Após abandonarmos a estrada EN307 (poucas centenas de metros depois da partida) o percurso decorre por caminhos rurais, descendo ligeiramente até ao ribeiro de Freitas. Nesta fase, durante umas dezenas de metros, o caminho utiliza o itenerário da Geira, a via romana XVIII que ligava Bracara Augusta (Braga) a Asturica Augusta (Astorga), junto à milha XVIII (ainda haveremos de voltar a escrever aqui sobre a Geira e Astorga, que já percorremos parcialmente e visitamos, respectivamente, mais do que uma vez).

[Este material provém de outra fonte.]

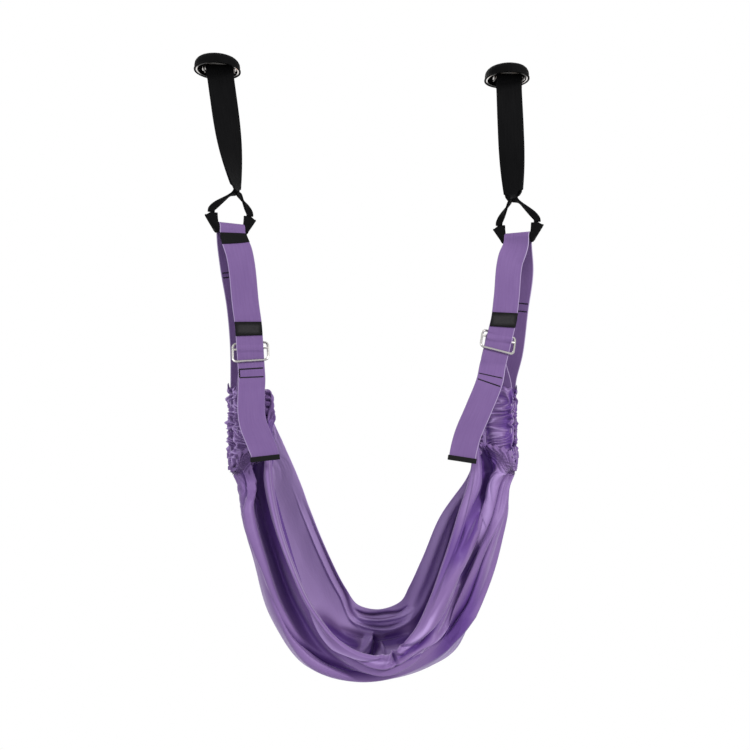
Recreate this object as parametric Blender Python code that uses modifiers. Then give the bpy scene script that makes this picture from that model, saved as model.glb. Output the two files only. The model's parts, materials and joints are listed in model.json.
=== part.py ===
# Hanging yoga inversion strap: two ceiling anchors, two adjustable webbing loops and a cloth sling.
# Units are metres and +Z is up. The origin is on the ceiling plane, midway between the two anchors.

import math
from dataclasses import dataclass

import bmesh
import bpy
from mathutils import Matrix, Vector

# Overall layout
ANCHOR_SPACING = 0.556
SEAT_GAP = 0.0003
FLAT_GAP = 0.0004

# Anchor cup, its liner and its pin bracket
CUP_RADIUS = 0.0425
CUP_HEIGHT = 0.022
CUP_WALL = 0.0022
CUP_TOP = 0.003
CUP_LIP = 0.0012
CUP_FLAT_RADIUS = 0.0280
CUP_SHOULDER = 0.0135
CUP_SHOULDER_STEPS = 5
CAVITY_FLAT_RADIUS = 0.0345
CAVITY_TAPER = 0.0090
LINER_WALL = 0.0014
LINER_HEIGHT = 0.0085
LINER_HEM = 0.0012
BRACKET_PLATE = 0.0025
BRACKET_EAR = 0.0025
BRACKET_DEPTH = 0.020
EAR_DROP = 0.016
PIN_DROP = 0.0160
PIN_RADIUS = 0.004
PIN_HEAD_RADIUS = 0.0058
PIN_HEAD = 0.002
PIN_SPACE = 0.0003
RING_WIDTH = 0.0016
RING_WALL = 0.0020
RIVET_RADIUS = 0.002
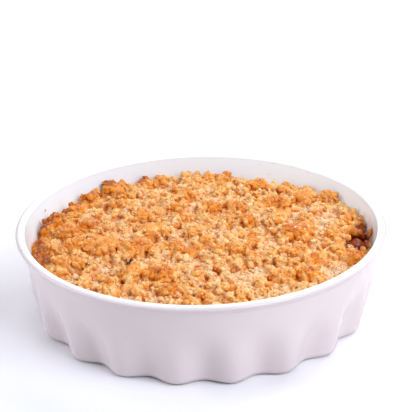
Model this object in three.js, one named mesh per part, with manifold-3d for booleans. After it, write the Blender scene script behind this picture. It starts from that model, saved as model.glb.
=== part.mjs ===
// A fruit cobbler, baked in a round porcelain dish whose wall swells into flutes towards its base.
// Inside the dish lies the fruit filling, and on it the baked crumb topping, with its clumps.
// Millimetres, +Z up. The origin is on the table, under the middle of the dish, and -Y is the front.
import * as THREE from "three";
import { mergeVertices } from "three/addons/utils/BufferGeometryUtils.js";
import Module from "manifold-3d";

const wasm = await Module();
wasm.setup();

// The dish. Its rim is a bead that stands out over the wall, and inside a shoulder leads down from it.
const RIM_RADIUS = 120;
const DISH_HEIGHT = 60;
const RIM_THICKNESS = 2.8;
const RIM_WIDTH = 4.65;
const SHOULDER_DEPTH = 1.6;
const SHOULDER_WIDTH = 0.15;
const WALL_TOP_RADIUS = 117.2;
const BASE_RADIUS = 104.6;
const BASE_ROUND = 6;
const WALL = 3.4;
const FLOOR = 6;
const FLOOR_ROUND = 7;
const FOOT_RADIUS = 90;
const FOOT_RECESS = 1.5;

// The flutes fade out towards the rim. A groove faces the front.
const FLUTES = 19;
const FLUTE_DEPTH = 3;
const FLUTE_INSIDE = 0.85;
const FLUTE_START_Z = 44;
const FLUTE_FULL_Z = 14;
const OUTSIDE_RINGS_Z = [16, 25, 34, 45];
const MID_WALL_Z = 26;
const FACES_PER_FLUTE = 6;
const ROUND_STEPS = [0, 45, 90];

// The food: the filling, then the bed of crumbs, slightly domed
const FILLING_TOP = 38;
const SIDE_GAP = 0.8;
const LAYER_GAP = 0.3;
const BED_CELLS = 40;
const BED_EDGE_Z = 45.4;
const BED_DOME = 2.8;
const BED_WAVE = 0.7;
const WAVE_X = 11;
const WAVE_Y = 14;
const WAVE_SLANT = 17;
const BLOCK_DEPTH = 10;
const CRUMB_CEILING = 55;

// The crumb clumps: the size classes of those thrown at random, and the spacing that they keep.
// Every clump swells the bed, and those listed below also stand out as knobs.
const CRUMB_SEED = 2718;
const SIZE_CLASSES = [
  { count: 8, low: 4.4, high: 5.8 },
  { count: 260, low: 2.9, high: 4.2 },
];
const TRIES_PER_CLUMP = 40;
const CLUMP_SPACING = 0.82;
const CLUMP_INSET = 0.7;
const CLUMP_STRETCH = [1, 1.5];
const CLUMP_SWELL = 0.66;

// The knobs of a clump, as shares of its radius: how far out, how large and how high they are
const KNOB_OUT = [0.42, 0.58];
const KNOB_RADIUS = [0.44, 0.6];
const MIDDLE_KNOB_RADIUS = 0.72;
const KNOB_LIFT = [0.12, 0.32];
const KNOB_FLATNESS = 0.66;
const KNOB_SWING = 0.8;

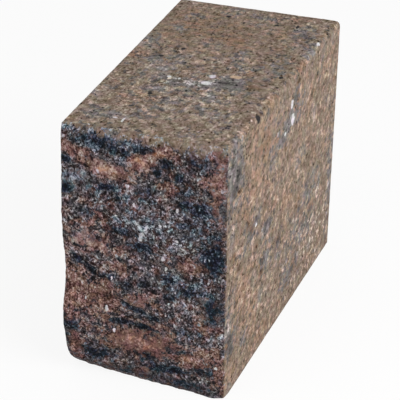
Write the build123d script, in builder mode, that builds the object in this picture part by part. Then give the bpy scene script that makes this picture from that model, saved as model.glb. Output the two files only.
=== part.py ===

Depois de atravessado o ribeiro, inicia-se verdadeiramente a subida, pela encosta do Tonel, vencendo um declive de cerca de 400 metros em pouco mais de 2 km. É uma subida lenta e cansativa que nos deixou a todos esfomeados, pelo que paramos para comer um pouco antes de concluída a ascensão.
Depois de retemperadas as forças com umas belas sandes de frango no delicioso pão-da-avó, dessa instituição vimaranense que já é a Padaria das Trinas (e de que fomos vizinhos durante alguns anos), retomamos a caminhada. Concluímos a escalada e percorremos uma zona de “planalto”, sem grandes desníveis, por entre formações graníticas que parecem verdadeiras esculturas, até atingir o cabeço da Calcedónia.
Na zona do cabeço, por entre blocos e formações graníticas de grande dimensão e com disposições surpreendentes, abriga-se um pequeno bosque onde pontificam os carvalhos e as pereiras bravas. Exploramos a zona do cabeço, em busca da famosa fenda da Calcedónia (que não tínhamos localizado aquando da nossa “apressada” passagem em Março).
Depois de termos escalado, deslizado ou passado de cócoras por entre vários blocos e paredes, num dos quais até se perderam uns óculos de sol, que felizmente foram recuperados uns minutos depois, a Luísa acabou por encontrar a fenda da Calcedónia, onde penetramos os cinco.
No entanto, apenas eu e o Nuno subimos por entre as pedras e blocos que é necessário escalar para ascender na fenda. E apesar de termos chegado ao último bloco antes de abertura superior para o exterior, acabamos por não a subir, e regressamos para junto das nossas três companheiras de jornada, que tinham ficado no interior da entrada da fenda.
Depois da fenda, apesar da alegada ajuda de “todos os santos”, já que é sempre a descer até atravessar de novo o ribeiro de Freitas, o caminho volta a ser exigente e cansativo, sobretudo para os joelhos. De novo em pouco mais de 2 kms se vence um desnível de quase 400 metros, primeiro por um caminho de pé posto por entre a vegetação e a penedia, e mais à frente por um caminho de terra e saibro mais largo, mas também mais escorregadio. Por isso, ao longo da descida, com pequenos troços com grande inclinação, as pernas vão sempre a travar, e nessas alturas os joelhos é que pagam...
De novo atravessado o ribeiro de Freitas, as últimas centenas de metros do percurso são de uma subida com forte inclinação, no final já por entre casas e os ladrar dos cães que sempre nos anunciam, até chegar ao entroncamento das estradas nacionais de onde tínhamos partido. Passavam poucos minutos das 5H da tarde, e o podómetro marcava 9,5km.
Enquanto fazíamos os habituais alongamentos “pós-caminhada” a lua nasceu e caiu a noite. E no pouco tempo que ainda ficamos ali a conversar e a despedir-nos, para além da lua e da noite, chegou o frio. Em poucos minutos a temperatura deverá ter descido vários graus.
E assim, nos despedimos das caminhadas em 2007: com uma caminhada antes do Natal, consumindo antecipadamente algumas calorias, das imensas que ingerimos nos excessos gastronómicos natalícios.